This panel, co-organised with the Department of Gender Studies and the Firoz Lalji Institute for Africa at LSE, combines reflections from Ethiopia and Iran to query the legacies of revolutionary politics in our present, with particular focus on the current protests in Iran.
Third world activists from the 1960s and 1970s engaged in revolutionary talk to pose questions about the particularities of their immediate contexts, and they posed new concepts of revolution along the way. Congealed manifestations of the term revolution can preclude efforts to think of the event as experience. If revolution signals the disruption of existing categories, can we in turn disrupt congealed categories to rethink revolution? What could it mean to reposition the question of revolution in the specificity of the third world, against the tendency to map revolutions as models, patterns, and stages?

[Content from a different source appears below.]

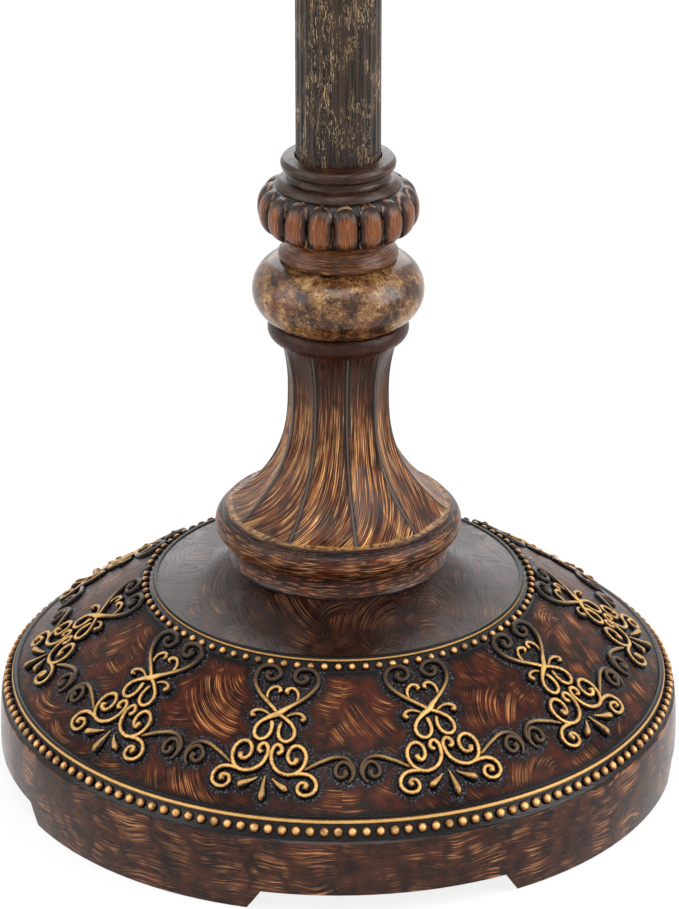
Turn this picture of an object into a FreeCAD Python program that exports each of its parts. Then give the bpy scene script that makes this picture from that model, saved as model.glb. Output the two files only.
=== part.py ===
"""Candlestick floor lamp: a domed resin base on four bracket feet, a fluted pedestal, a stone ring and a
gadrooned collar, a tall fluted tube, the same ornaments again under a candle cup, and a socket, harp,
shade and finial on top.

Millimetres and degrees. The axis of the lamp is Z, the floor is Z = 0 and the front looks along -Y.
Every size is a cell of the sheet; every piece takes its sizes and its place in the stack from it.
"""
import FreeCAD, Part
import math
import os
from types import SimpleNamespace

import Sketcher
from FreeCAD import Placement, Rotation, Vector

SIZES = {
    # clearances
    "fit_gap": 0.05,             # radial, round running fits and threads
    "seat_gap": 0.3,             # between soft or curved faces that rest on each other
    "pipe_gap": 0.4,             # radial, round the pipe in castings and plates
    "pole_flat": 0.4,            # radius of the small flat where a rounded top meets the axis

    # base: feet and skirt
    "foot_radius": 158.0,
    "belly": 0.9,                # how far the skirt swells past its two edges
    "skirt_top_radius": 157.6,
    "skirt_top_height": 34.6,
    "foot_turn": 7.7,            # turn of the feet about the axis
    "feet": 4,
    "notch_height": 9.8,         # top of the windows between the feet
    "notch_top_width": 109.0,
    "notch_slope": 6.2,          # how much wider the window is at the floor, each side
    "pad_reach": 0.6,            # how far the pads stand out below the feet
    "pad_recess": 1.4,
    "pad_width": 5.0,
    "pad_inset": 1.8,
    "pad_sweep": 30.0,

    # base: dome and its mouldings
    "bead_land_foot_radius": 156.4,
    "bead_land_foot_height": 35.4,
    "bead_land_top_radius": 152.6,
    "bead_land_top_height": 42.0,
    "line_rise": 0.9,
    "dome_foot_radius": 149.8,
    "dome_foot_height": 43.9,
    "dome_crown": 0.8,
    "dome_top_radius": 91.6,
    "dome_top_height": 85.2,
    "inner_land_top_radius": 86.2,
    "inner_land_top_height": 87.4,
    "disc_edge_radius": 83.8,
    "disc_edge_height": 88.8,
    "disc_hollow": 1.4,
    "plinth_foot_radius": 50.5,
    "plinth_foot_height": 101.3,
    "plinth_radius": 49.5,
    "plinth_height": 111.8,
    "plinth_hollow": 1.2,

    # base: inside
    "shell_wall": 8.0,
    "cavity_radius": 147.0,
    "hub_radius": 20.0,
    "cover_thickness": 1.5,
    "cover_seat_height": 12.4,
    "cover_radius": 149.2,
    "boss_circle_radius": 142.5,
    "boss_radius": 6.0,
    "boss_height": 31.0,
    "screw_radius": 1.6,
    "screw_length": 10.0,
    "screw_head_radius": 3.8,
    "screw_head_height": 2.2,
    "screw_hole_radius": 2.2,
    "ballast_radius": 128.0,
    "ballast_thickness": 16.0,
    "ballast_foot_height": 28.0,
    "washer_radius": 16.0,
    "washer_thickness": 3.0,
    "nut_across_flats": 17.5,
    "nut_height": 6.0,
    "bushing_height": 24.0,      # axis of the cord bushing above the floor
    "bushing_radius": 6.0,
    "bushing_bore_radius": 3.3,
    "bushing_flange_radius": 8.0,
    "bushing_flange": 1.8,
    "bushing_bed_depth": 2.2,    # from the skirt's outside to the bed of the flange

    # the threaded pipes through the stack
    "pipe_radius": 5.1,
    "pipe_bore_radius": 3.2,
    "pipe_below_nut": 4.0,

    # pedestal
    "pedestal_height": 106.6,
    "pedestal_rim_foot_radius": 50.6,
    "pedestal_rim_top_radius": 52.4,
    "pedestal_rim_height": 12.4,
    "pedestal_rim_swell": 5.2,
    "pedestal_line_height": 1.8,
    "pedestal_line_rise": 0.8,
    "pedestal_flute_radius": 50.2,   # foot of the flutes
    "pedestal_waist_radius": 23.2,
    "pedestal_waist_height": 73.0,
    "pedestal_ring_foot_height": 97.0,
    "pedestal_ring_foot_radius": 27.0,
    "pedestal_ring_top_radius": 29.8,
    "pedestal_ring_swell": 3.6,
    "vase_flare": 2.8,               # power of the vase's outline
    "vase_flutes": 10,
    "vase_flute_turn": 9.6,          # first ridge, from the front
    "vase_flute_depth": 0.115,       # share of the radius
    "vase_land_share": 0.06,         # share of the pitch left as ridge

    # stone ring
    "stone_height": 29.3,
    "stone_wide_radius": 29.8,
    "stone_narrow_radius": 25.9,
    "stone_swell": 11.0,

    # gadroon collar
    "collar_height": 48.5,
    "collar_foot_neck_radius": 24.5,
    "collar_foot_neck_height": 8.0,
    "belly_radius": 27.6,            # of both ends of the lobes
    "belly_foot_height": 13.0,
    "belly_top_height": 34.4,
    "belly_swell": 8.7,
    "lobes": 19,
    "lobe_gap_radius": 2.1,
    "lobe_gap_out": 0.9,
    "lobe_gap_sweep": 118.0,
    "ring_top_radius": 24.6,
    "ring_top_height": 37.8,
    "collar_neck_radius": 22.8,
    "collar_neck_height": 41.6,
    "collar_rim_radius": 25.6,
    "collar_rim_foot_height": 44.2,
    "collar_rim_top_height": 45.6,
    "tube_recess_depth": 8.5,

    # tubes
    "tube_radius": 19.05,
    "tube_wall": 1.6,
    "tube_length": 418.0,
    "tube_band": 3.0,                # plain band left at each visible end
    "tube_flutes": 30,
    "tube_flute_depth": 0.45,
    "tube_flute_radius": 5.0,
    "plug_length": 20.0,
    "plug_inset": 2.0,
    "coupling_spigot": 30.0,
    "coupling_flange_radius": 20.6,
    "coupling_flange_height": 5.0,
    "coupling_bore_radius": 6.0,

    # candle cup and drip pan
    "cup_height": 78.0,
    "cup_rim_foot_radius": 40.0,
    "cup_rim_top_radius": 41.6,
    "cup_rim_height": 9.6,
    "cup_rim_swell": 4.0,
    "cup_line_height": 1.5,
    "cup_line_rise": 0.7,
    "cup_flute_radius": 39.6,
    "cup_waist_radius": 20.0,
    "cup_waist_height": 52.0,
    "cup_ring_foot_height": 69.0,
    "cup_ring_foot_radius": 23.6,
    "cup_ring_top_radius": 29.8,
    "cup_ring_swell": 3.0,
    "pan_radius": 56.0,
    "pan_foot_radius": 36.0,
    "pan_thickness": 3.0,
    "pan_rise": 9.0,                 # height of the pan's edge above its floor
    "pan_lip_swell": 1.6,

    # harp saddle, harp and sleeves
    "strap_thickness": 1.6,
    "strap_width": 12.0,
    "strap_centre_radius": 15.0,
    "leg_spread": 27.0,              # axis of the harp to the axis of a leg
    "strap_arm_height": 12.0,
    "peg_radius": 3.1,
    "peg_height": 7.0,
    "wire_radius": 1.8,
    "harp_foot_height": 6.0,
    "leg_straight": 32.0,
    "harp_spread": 55.0,
    "harp_flare_height": 58.0,
    "harp_side_height": 60.0,
    "harp_disc_radius": 6.5,
    "harp_disc_thickness": 2.0,
    "stud_radius": 3.1,
    "stud_height": 13.0,
    "sleeve_radius": 4.2,
    "sleeve_height": 14.0,

    # socket
    "cap_height": 13.0,
    "cap_wall": 0.8,
    "cap_neck_radius": 8.0,
    "cap_neck_height": 4.0,
    "cap_radius": 17.2,
    "shell_foot_height": 8.0,        # of the socket shell above the cap's foot
    "shell_height": 52.0,
    "shell_radius": 16.3,
    "shell_thickness": 0.5,
    "liner_thickness": 0.6,
    "block_height": 22.0,
    "block_foot_height": 10.0,
    "thread_radius": 13.8,
    "thread_thickness": 0.4,
    "thread_height": 23.0,
    "thread_foot_bore_radius": 9.0,
    "contact_radius": 3.5,
    "contact_height": 1.2,
    "switch_height": 11.0,           # axis of the switch above the foot of the block
    "switch_hole_radius": 4.0,
    "shaft_radius": 1.5,
    "shaft_inner": 6.0,              # inner end of the shaft, from the lamp's axis
    "shaft_outer": 30.0,
    "knob_radius": 6.5,
    "knob_length": 13.0,
    "knob_grip": 6.0,                # how much of the shaft the knob takes in
    "knob_flutes": 12,
    "knob_flute_radius": 1.0,

    # bulb
    "bulb_contact_radius": 4.6,
    "bulb_contact_height": 1.0,
    "insulator_radius": 10.0,
    "insulator_foot_radius": 6.0,
    "insulator_height": 4.0,
    "bulb_cap_radius": 13.1,
    "bulb_cap_wall": 0.4,
    "bulb_cap_height": 22.0,
    "globe_neck_radius": 12.95,
    "globe_radius": 30.0,
    "globe_centre_height": 51.0,     # centre of the ball above the top of the bulb cap
    "glass_thickness": 0.8,

    # shade
    "shade_top_radius": 115.0,
    "shade_bottom_radius": 215.0,
    "shade_height": 255.0,
    "spider_drop": 20.0,
    "spider_arms": 3,
    "spider_wire_radius": 1.6,
    "spider_washer_radius": 12.0,
    "spider_washer_thickness": 2.4,
    "ring_wire_radius": 1.5,
    "rib_width": 3.0,
    "rib_thickness": 1.4,
    "ribs": 8,
    "fabric_thickness": 1.0,
    "fabric_gap": 0.3,
    "trim_height": 12.0,
    "trim_thickness": 1.0,

    # finial
    "finial_base_radius": 9.0,
    "finial_base_height": 4.0,
    "finial_neck_radius": 4.8,
    "finial_neck_height": 9.0,
    "finial_ball_radius": 12.0,
    "finial_ball_height": 24.0,
    "finial_tip_radius": 3.0,
    "finial_tip_height": 9.0,
    "finial_bore_depth": 14.0,
}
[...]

The panel will explore: (1) the politics of the body; (2) the possibilities (or lack thereof) for political experimentation in the Third World; (3) the difference between specificity and nationalist exceptionalism; and finally (4) the relationship between continuity and discontinuity in revolutions.
Arash Davari is Assistant Professor in the Department of Political Science at the University of Minnesota, Twin Cities. His writings have appeared in Political Theory, Comparative Studies of South Asia, Africa, and the Middle East, and Radical Philosophy, among other venues. His first book manuscript reappraises debates in political theory about self-determination, revolution, and the extraordinary through reconstruction of the discursive conditions that made the 1979 revolution in Iran possible.
Elleni Centime Zeleke is Assistant Professor of African Studies in the Department of Middle Eastern, South Asian, and African Studies at Columbia University. Zeleke is the author of Ethiopia in Theory: Revolution and Knowledge Production, 1964–2016 (Brill/Haymarket). Her current project examines the ongoing civil war in Ethiopia in relation to the history of Black political thought.
Nazanin Shahrokni is Assistant Professor of Gender and Globalisation at the Department for Gender Studies, LSE. Her research interests fall at the intersection of gender politics, feminist geography, and ethnographies of the state in Iran, the Middle East, and beyond. Shahrokni is author of Women in Place: The Politics of Gender Segregation in Iran (University of California Press, 2019).